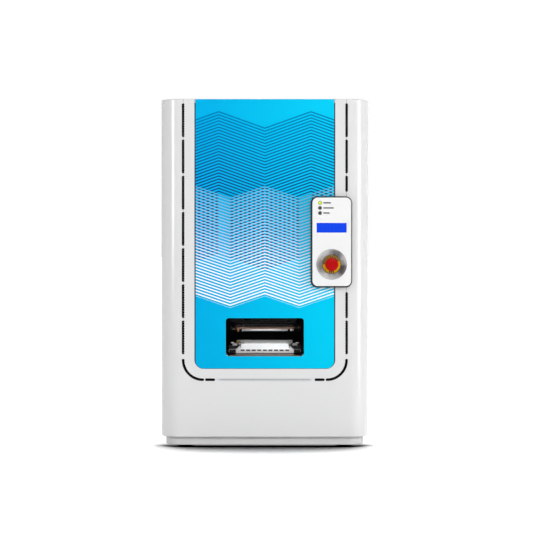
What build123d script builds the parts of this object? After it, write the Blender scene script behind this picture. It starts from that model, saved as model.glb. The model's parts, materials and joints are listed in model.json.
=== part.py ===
from build123d import *

import math
import os

os.makedirs("parts", exist_ok=True)

# Acoustic liquid handling robot: a white cabinet that stands on a bench or floor. A port in its
# blue front panel shows two plate grippers. The lower one carries the source plate. The upper one
# holds the destination plate upside down above it, and an acoustic transducer fires from below.
#
# Millimetres. +Z is up, the front faces -Y, and the origin is on the floor under the middle of
# the whole instrument. "Depth" always means the distance behind the cabinet's front face.

# ------------------------------------------------------------------ driving sizes
# Cabinet
cabinet_width = 533.0
cabinet_depth = 584.0
cabinet_height = 888.0
front_corner_radius = 50.0
rear_corner_radius = 9.0
sheet = 2.0  # folded steel panels
seat_gap = 0.3  # clearance of a panel or moving piece to what carries it
edge_round = 3.0

# Plinth and feet
foot_clearance = 4.0  # floor to plinth
plinth_height = 21.0
plinth_recess = 12.0
plinth_wall = 3.0
plinth_edge_round = 2.4
foot_radius = 22.0
foot_pad_height = 12.0
foot_stem_radius = 9.0
foot_inset = 62.0

# Front fascia and its graphic panel
fascia_wall = 4.0
fascia_wrap = 100.0  # how far the fascia runs back along the sides
panel_inset = 90.0  # side of the cabinet to the panel
panel_bottom = 200.4
panel_corner_radius = 20.0
panel_side_gap = 3.0
panel_bottom_gap = 1.0
top_lip = 1.0  # the panel stops this far below the rim
carrier_thickness = 3.0
carrier_top_gap = 4.0
carrier_edge_gap = 2.0  # carrier to the vent screens
bracket_sheet = 2.5
bracket_height = 40.0
bracket_foot = 14.0
bracket_levels = (220.0, 560.0, 800.0)

# Ventilation slots round the graphic panel
vent_inset = 58.2  # side of the cabinet to the vents' centre line
vent_width = 6.9
vent_top = 876.4
vent_bottom = 236.4
vent_count = 7
vent_bridge = 6.1
slot_corner_share = 0.29  # of a slot's width, cut off each of its corners
vent_corner_radius = 50.0
vent_floor = 171.6  # height of the lower run's centre line
short_vent_length = 25.5
short_vent_gap = 9.3
strip_gap = 6.45  # between the long lower vent and the short ones
strip_hole_size = 2.4
strip_hole_pitch = 6.35
screen_thickness = 1.5
screen_margin = 4.0

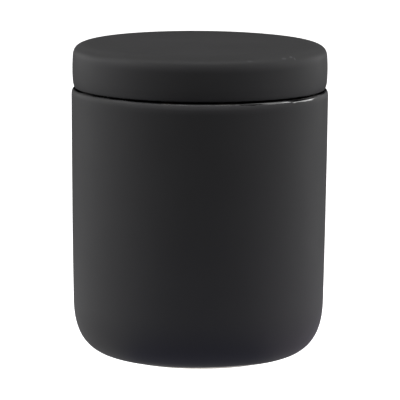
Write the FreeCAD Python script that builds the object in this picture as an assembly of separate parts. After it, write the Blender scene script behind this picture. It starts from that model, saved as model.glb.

......

* **WRITTEN PROBLEM**
Search the data for "picture" and list every line in which it occurs.

* **THE REPLY**
What build123d script builds the parts of this object? After it, write the Blender scene script behind this picture. It starts from that model, saved as model.glb. The model's parts, materials and joints are listed in model.json.
Write the FreeCAD Python script that builds the object in this picture as an assembly of separate parts. After it, write the Blender scene script behind this picture. It starts from that model, saved as model.glb.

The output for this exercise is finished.